#### What to produce
Return every line of the material exactly.

#### Data excerpt
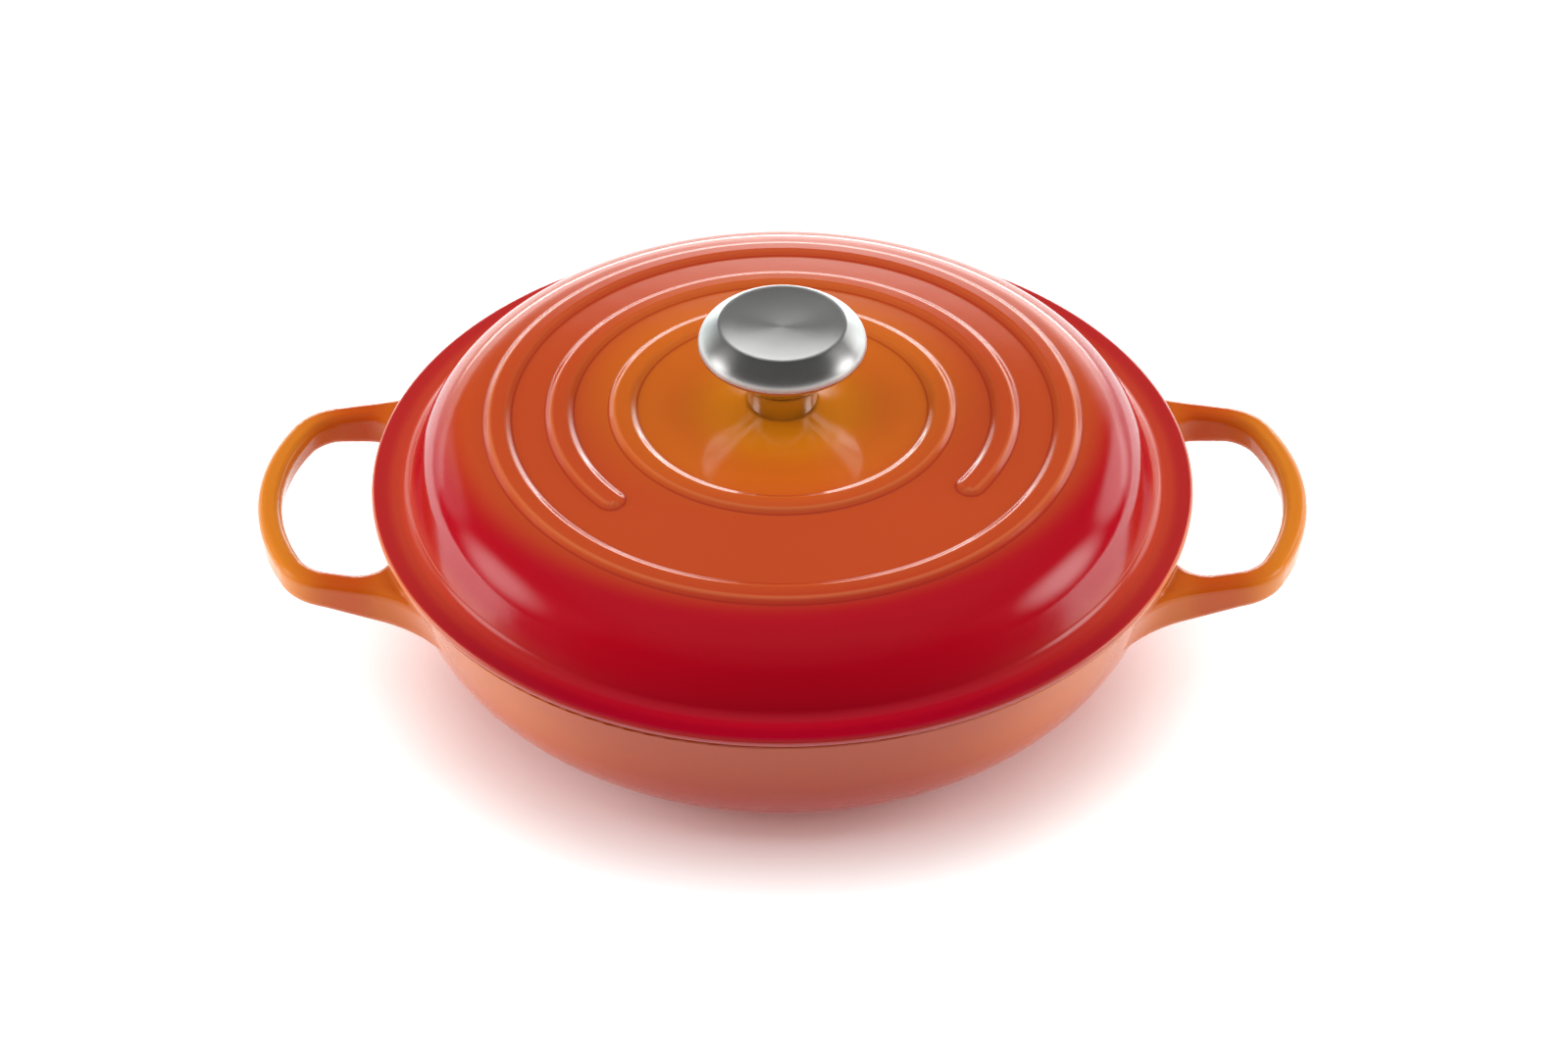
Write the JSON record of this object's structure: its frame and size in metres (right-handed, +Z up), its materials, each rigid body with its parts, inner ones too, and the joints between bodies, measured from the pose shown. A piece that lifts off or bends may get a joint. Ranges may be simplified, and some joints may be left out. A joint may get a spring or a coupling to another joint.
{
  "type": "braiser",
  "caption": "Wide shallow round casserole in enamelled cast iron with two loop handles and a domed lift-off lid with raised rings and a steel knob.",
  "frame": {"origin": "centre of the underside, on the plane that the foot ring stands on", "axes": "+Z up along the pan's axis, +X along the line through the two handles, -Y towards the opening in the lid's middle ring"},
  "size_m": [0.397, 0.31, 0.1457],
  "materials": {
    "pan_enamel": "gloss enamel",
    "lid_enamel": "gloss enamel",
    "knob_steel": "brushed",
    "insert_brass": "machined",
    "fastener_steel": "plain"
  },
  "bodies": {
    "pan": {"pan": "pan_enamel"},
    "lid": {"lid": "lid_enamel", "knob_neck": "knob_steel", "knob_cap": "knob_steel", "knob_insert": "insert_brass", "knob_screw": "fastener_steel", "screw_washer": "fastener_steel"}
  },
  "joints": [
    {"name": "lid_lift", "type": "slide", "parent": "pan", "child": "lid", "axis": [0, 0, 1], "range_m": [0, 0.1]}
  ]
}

#### Result
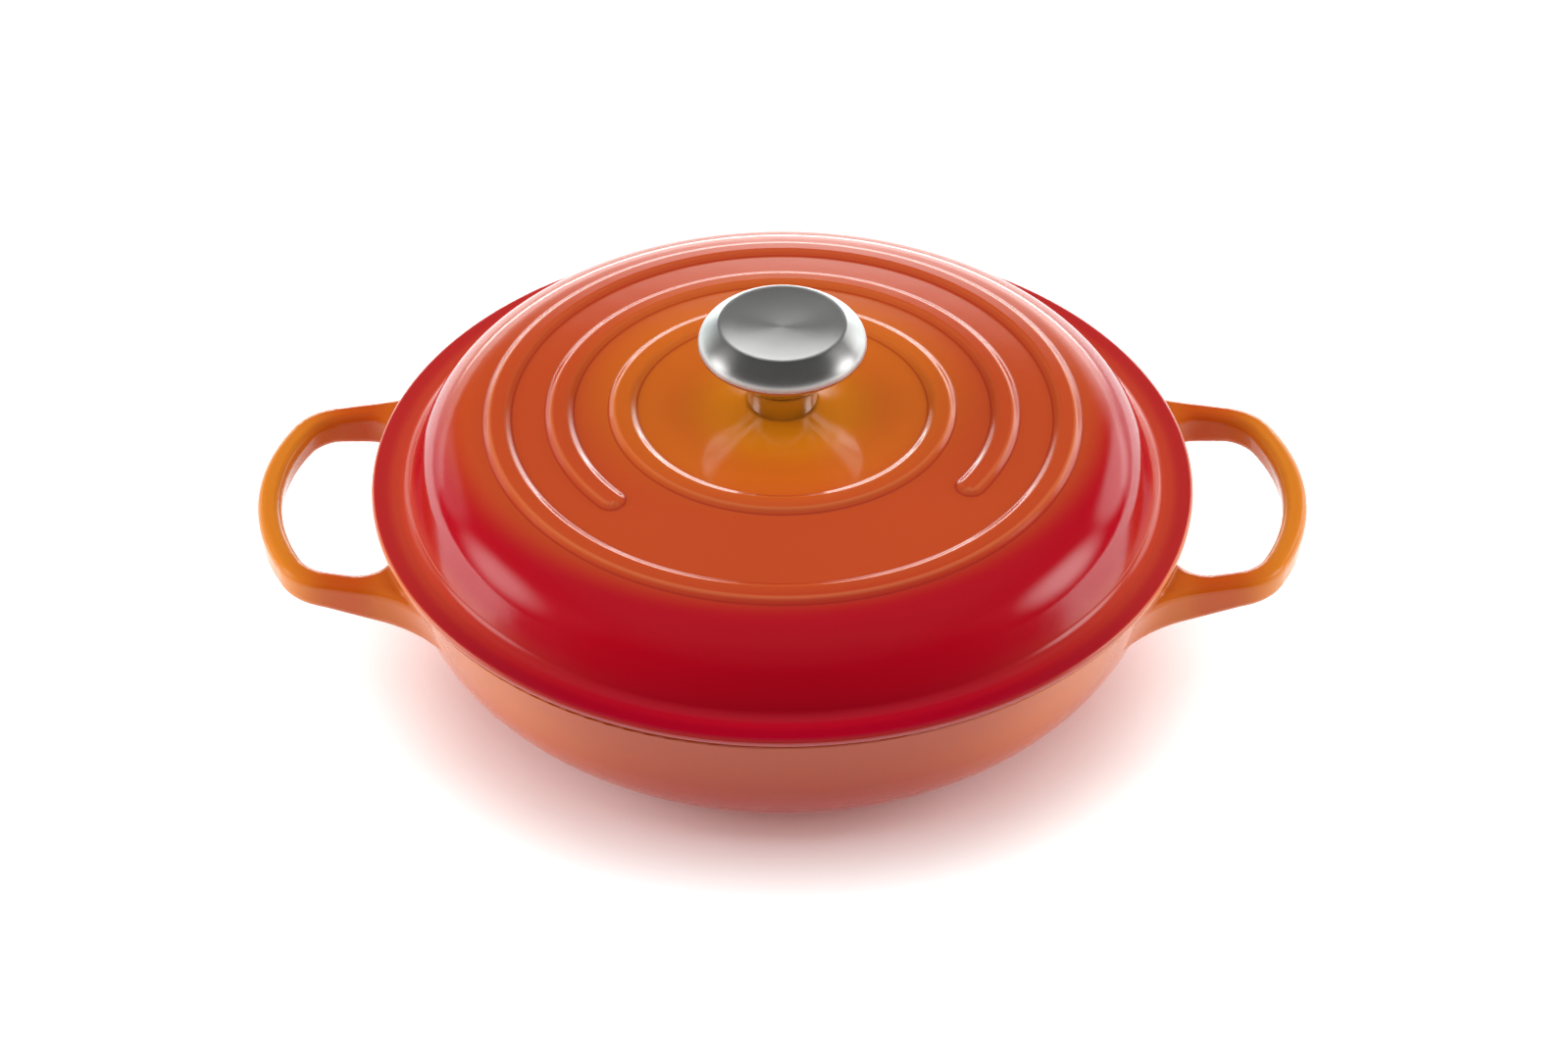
Write the JSON record of this object's structure: its frame and size in metres (right-handed, +Z up), its materials, each rigid body with its parts, inner ones too, and the joints between bodies, measured from the pose shown. A piece that lifts off or bends may get a joint. Ranges may be simplified, and some joints may be left out. A joint may get a spring or a coupling to another joint.
{
  "type": "braiser",
  "caption": "Wide shallow round casserole in enamelled cast iron with two loop handles and a domed lift-off lid with raised rings and a steel knob.",
  "frame": {"origin": "centre of the underside, on the plane that the foot ring stands on", "axes": "+Z up along the pan's axis, +X along the line through the two handles, -Y towards the opening in the lid's middle ring"},
  "size_m": [0.397, 0.31, 0.1457],
  "materials": {
    "pan_enamel": "gloss enamel",
    "lid_enamel": "gloss enamel",
    "knob_steel": "brushed",
    "insert_brass": "machined",
    "fastener_steel": "plain"
  },
  "bodies": {
    "pan": {"pan": "pan_enamel"},
    "lid": {"lid": "lid_enamel", "knob_neck": "knob_steel", "knob_cap": "knob_steel", "knob_insert": "insert_brass", "knob_screw": "fastener_steel", "screw_washer": "fastener_steel"}
  },
  "joints": [
    {"name": "lid_lift", "type": "slide", "parent": "pan", "child": "lid", "axis": [0, 0, 1], "range_m": [0, 0.1]}
  ]
}